Гилель Цейтлин (1871–1942) — один из важнейших еврейских мыслителей первой половины XX века, философ и мистик, погиб по дороге в лагерь смерти Треблинка, в канун Рош а‑Шана 5703 (1942) года. Именно в его эссе «Безмолвие и глас», в 1936 году, впервые пророчески прозвучало слово «Шоа», предрекая надвигающийся крах мироустройства и уничтожение большей части европейских евреев. Цейтлин при жизни имел огромный авторитет в еврейском мире, а после смерти труды его надолго оказались в забвении.
Сегодня издательство «Книжники» предприняло перевод его трудов и комментирование на русском языке. Читатели «Лехаима» прочтут большую работу Цейтлина о хасидизме, публикацию которой мы продолжаем в этом выпуске.
Продолжение. Начало в № 8–11 (304–307)
4
О том, что немало времени уделял р. Нахман философским книгам, свидетельствуют, не скрывая, ученики его; однако добавляют при этом: «Он может, ему пристало!»
«Когда подобен праведник Моше и Машиаху, — говорят они, — тем более подобает ему углубляться в эти премудрости, дабы мог он вывести души, в них заблудившиеся» .
В изучении философских книг р.
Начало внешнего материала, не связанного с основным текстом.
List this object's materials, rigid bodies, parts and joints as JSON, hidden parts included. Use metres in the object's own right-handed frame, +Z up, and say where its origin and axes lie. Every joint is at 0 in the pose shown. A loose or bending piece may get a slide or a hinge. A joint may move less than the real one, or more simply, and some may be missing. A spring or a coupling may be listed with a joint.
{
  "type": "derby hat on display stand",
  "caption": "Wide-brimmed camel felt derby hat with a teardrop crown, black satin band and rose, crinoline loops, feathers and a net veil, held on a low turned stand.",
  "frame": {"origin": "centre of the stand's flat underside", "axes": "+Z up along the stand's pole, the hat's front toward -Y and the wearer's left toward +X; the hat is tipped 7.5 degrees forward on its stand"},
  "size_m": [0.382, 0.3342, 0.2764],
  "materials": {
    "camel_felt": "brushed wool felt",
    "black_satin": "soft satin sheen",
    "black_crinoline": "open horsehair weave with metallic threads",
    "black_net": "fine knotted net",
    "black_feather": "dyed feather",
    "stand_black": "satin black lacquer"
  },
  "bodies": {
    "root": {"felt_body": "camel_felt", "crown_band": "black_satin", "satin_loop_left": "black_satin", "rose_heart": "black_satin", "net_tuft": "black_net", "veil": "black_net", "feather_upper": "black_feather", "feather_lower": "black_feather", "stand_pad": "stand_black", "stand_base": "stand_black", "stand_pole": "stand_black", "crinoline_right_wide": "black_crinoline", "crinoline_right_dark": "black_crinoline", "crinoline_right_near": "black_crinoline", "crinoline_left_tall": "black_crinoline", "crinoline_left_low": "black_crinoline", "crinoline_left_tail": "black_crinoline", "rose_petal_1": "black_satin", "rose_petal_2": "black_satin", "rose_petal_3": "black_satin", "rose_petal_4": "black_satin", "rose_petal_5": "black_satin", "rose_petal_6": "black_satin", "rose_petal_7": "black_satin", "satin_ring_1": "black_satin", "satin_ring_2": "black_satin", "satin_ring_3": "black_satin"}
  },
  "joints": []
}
Нахман не уподоблялся тем проповедникам, которые открывают «Море невухим» или книгу «Акеда» только затем, чтобы использовать их в своих проповедях; далек он был и от тех ученых, кому служат эти книги для упражнений в пильпуле ; изучал он их вдумчиво и весьма внимательно.
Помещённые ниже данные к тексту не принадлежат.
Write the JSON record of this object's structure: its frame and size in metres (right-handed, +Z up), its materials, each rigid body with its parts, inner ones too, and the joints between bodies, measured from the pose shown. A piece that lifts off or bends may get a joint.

Изучал он не только Рамбама, Ральбага и Ибн‑Эзру, но и различные труды по астрономии и естествознанию. И не урывками изучал — непрестанное было исследование, непрестанный поиск и учеба непрестанная.
А поразительнее всего, что известны были р. Нахману и результаты последних научных открытий, о которых в то время не принято было упоминать в книгах на святом языке.
Стало быть, либо читал он книги нееврейские (хотя ученики не упоминают об этом), либо же «люди легкомысленные» , с которыми любил он беседовать, пересказывали ему основы и положения естественных наук.
Между строк прочтем мы, какие великие сомнения преследовали и тяготили его.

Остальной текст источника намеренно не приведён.